Beef Roulades with Mushroom: Directions

  1. Turn the slow cooker on warm.

  2. Peel the onion and cut it in half. Put it in the freezer for 10 minutes. I do this so I don’t cry. Onions can be very strong.

  3. Pound the meat flat so it’s all the same size, about 1 cm (1/2 inch) thick.

  4. Chop the garlic very fine. I usually grate the garlic, but this time I chopped it into tiny bits.

  5. Take the onion from the freezer and chop it into small pieces.

  6. Put the onion and garlic on the meat. Add salt and pepper to taste.

  7. Add the cream cheese and spinach on top.

  8. Roll up the meat, starting from the skinny end. I tied mine with cooking string and wrapped it in aluminum foil. This keeps the juices in and stops the cheese from leaking out.

  9. Put the rolled meat in the slow cooker.

  10. Measure 1 cup of water in a jug.

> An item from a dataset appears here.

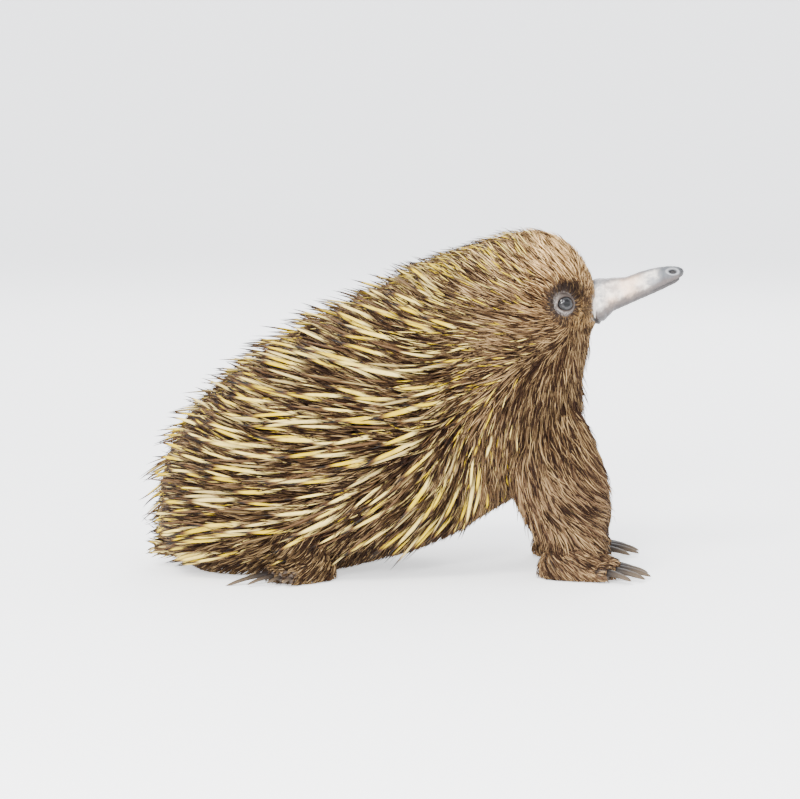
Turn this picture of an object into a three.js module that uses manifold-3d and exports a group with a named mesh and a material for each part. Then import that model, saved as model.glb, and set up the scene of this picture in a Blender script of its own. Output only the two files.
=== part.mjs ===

Stir in the beef stock powder.

  11. Pour the stock water over the meat.

  12. Put the lid on tight.

  13. Cook on low for 6 hours.

Mushroom Sauce

  1. Heat olive oil (or butter) in a medium pan over medium-high heat.

  2. Add sliced mushrooms and stir until lightly brown. Turn heat to medium.

  3. Pour in cream, salt, and pepper. Let it boil. Cook 5-8 minutes, stirring now and then. Watch so the cream doesn’t bubble too much.

  4. When sauce is half as thick, stir in parsley.

  5. Take off heat. Spoon over your beef rolls.

Serve with fresh boiled potato wedges and steamed veggies. Drizzle mushroom sauce on the meat and veggies. Enjoy!